There’s a perception that funding is fragmented in Africa. Do you think collaborative efforts between VCs and Angels could work?

Africa needs a far more dynamic funding community. Included in the report is a financial composite index which looks at the breadth of financial instruments available to African entrepreneurs. It goes from early stage type of financing sources like Angel or VC to more advanced sources like traditional bank loans, then moving to private equity and listing on stock exchanges.

The country in Africa that has the widest offering is clearly South Africa. If you look at the index, South Africa has a rating of 2.8, the rest of Africa is sitting at 2.5 and the global peers — countries in Latin America and other parts of the world — have a composite rating of 2.7. South Africa is ahead of the curve of even many emerging markets outside of Africa. It has a very sophisticated financial community, but it is a bit light at the Angel stage, there are less Angels and VCs than you have in the more established parts of the financial community, but it’s there.

In the rest of Africa, the sources of funding are skewed much more toward the middle — I would put in that bracket the Nigerias, the Kenyas, the Tanzanias, the Ghanas and so on — you’ve got, as in South Africa, very little at the early stage sources of financing, so Angel and VC, and you’ve also got very little — although it’s growing — at the end of the spectrum, here we’re talking about private equity groups and stock exchanges. So what we have is mostly financing around the middle — the traditional financing coming from banks.

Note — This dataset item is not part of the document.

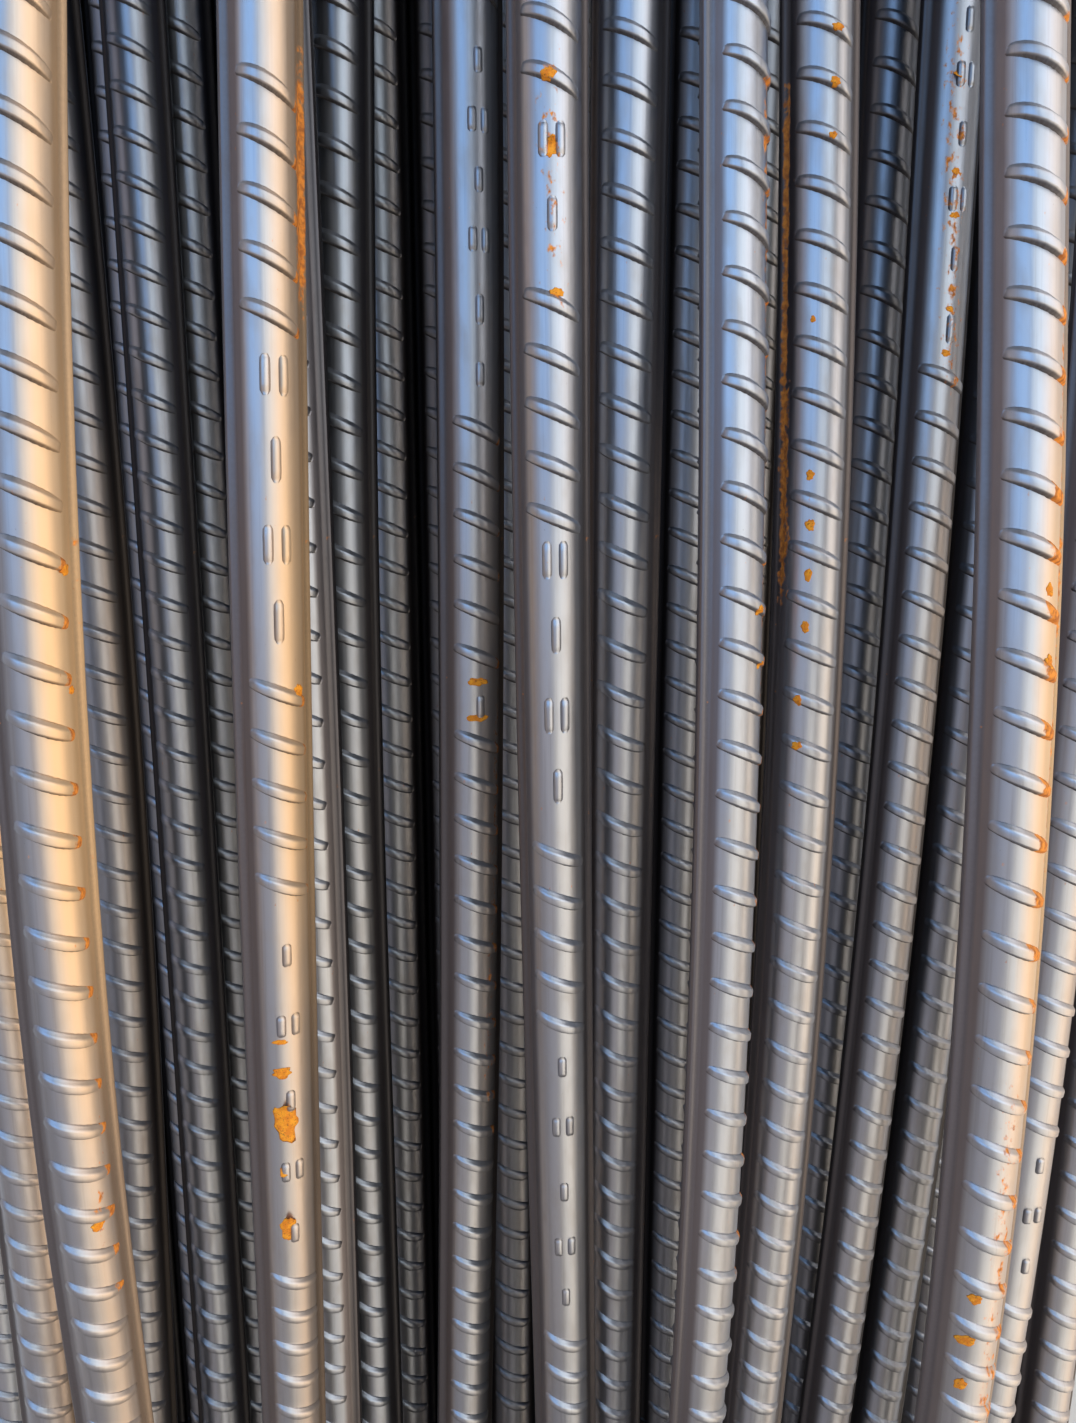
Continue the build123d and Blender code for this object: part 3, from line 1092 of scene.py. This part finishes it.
def make_light():
    for name, (turn, width, upper, lower) in soft_boxes.items():
        soft_box(name + "_upper", turn, width, *upper, upper_box_y)
        soft_box(name + "_lower", turn, width, *lower, lower_box_y)
    world = bpy.data.worlds.new("studio")
    world.use_nodes = True
    background = world.node_tree.nodes["Background"]
    background.inputs["Color"].default_value = world_colour
    background.inputs["Strength"].default_value = world_strength
    bpy.context.scene.world = world
    bpy.context.scene.view_settings.view_transform = "Standard"


# The floor reaches this far from the bundle on every side
floor_reach = 60.0


def make_floor():
    mesh = bpy.data.meshes.new("floor")
    sides = [(-1, -1), (1, -1), (1, 1), (-1, 1)]
    corners = [(floor_reach * x, floor_reach * y, 0) for x, y in sides]
    mesh.from_pydata(corners, [], [(0, 1, 2, 3)])
    mesh.materials.append(floor_paint())
    floor = bpy.data.objects.new("floor", mesh)
    bpy.context.scene.collection.objects.link(floor)


# How much shade is painted on a bar of each row on its upper side, and how much more on its
# sides
row_painted_shades = {
    "bottom": (0.985, 1.0),
    "second": (0.965, 1.0),
    "third": (0.25, 0.95),
    "top": (0.10, 0.80),
}

# The same for a bowed bar, at these heights of its crest
crest_heights = [0.050, 0.070, 0.095, 0.110]
top_painted_shades = [0.25, 0.10, 0.0, 0.0]
side_painted_shades = [0.95, 0.75, 0.35, 0.0]


def crest_painted_shades(bar):
    crest = bar.places[:, 2].max()
    top = float(np.interp(crest, crest_heights, top_painted_shades))
    side = float(np.interp(crest, crest_heights, side_painted_shades))
    return top, side


# How much of a bar is modelled, and how much shade is painted on it
def bar_look(bar, at_edge):
    row = bar.name.split("_")[0]
    if row == "bowed":
        return "full", crest_painted_shades(bar)
    if row == "top":
        return "full", row_painted_shades[row]
    if at_edge:
        return "edge", (0.0, 0.0)
    if row in ("third", "second"):
        return "upper", row_painted_shades[row]
    return "plain", row_painted_shades[row]


def make_bars():
    steel, rust = bar_steel(), rust_crust()
    number = 0
    for node in sorted(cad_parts):
        if "bar" not in node:
            continue
        bars = node_bars(node)
        shape = Shape()
        for bar in bars:
            at_edge = bar in (bars[0], bars[-1])
            add_bar(shape, bar, number, *bar_look(bar, at_edge))
            number += 1
        piece = shape.build(node + "_ribbed", [steel, rust])
        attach(piece, "root")
        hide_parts(node)


def dress_straps():
    strap, seal = strap_steel(), seal_steel()
    for name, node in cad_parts.items():
        if name.startswith("strap"):
            node.data.materials.clear()
            node.data.materials.append(seal if "seal" in name else strap)


make_camera()
make_light()
make_floor()
make_bars()
dress_straps()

We need to reinforce the relationships between VCs and Angels, which are adjacent sources of financing in the spectrum. It could be a case of incentivising VCs to place their funding in earlier stages with the right capital guarantees and so forth. It’s also about incentivising high net worth individuals, or just individuals with savings that want to invest, to make angel investments. The type of incentives could be tax related or guarantees — for example if you have a R100 000, you have an opportunity in case things go bust to claim R80 000 back.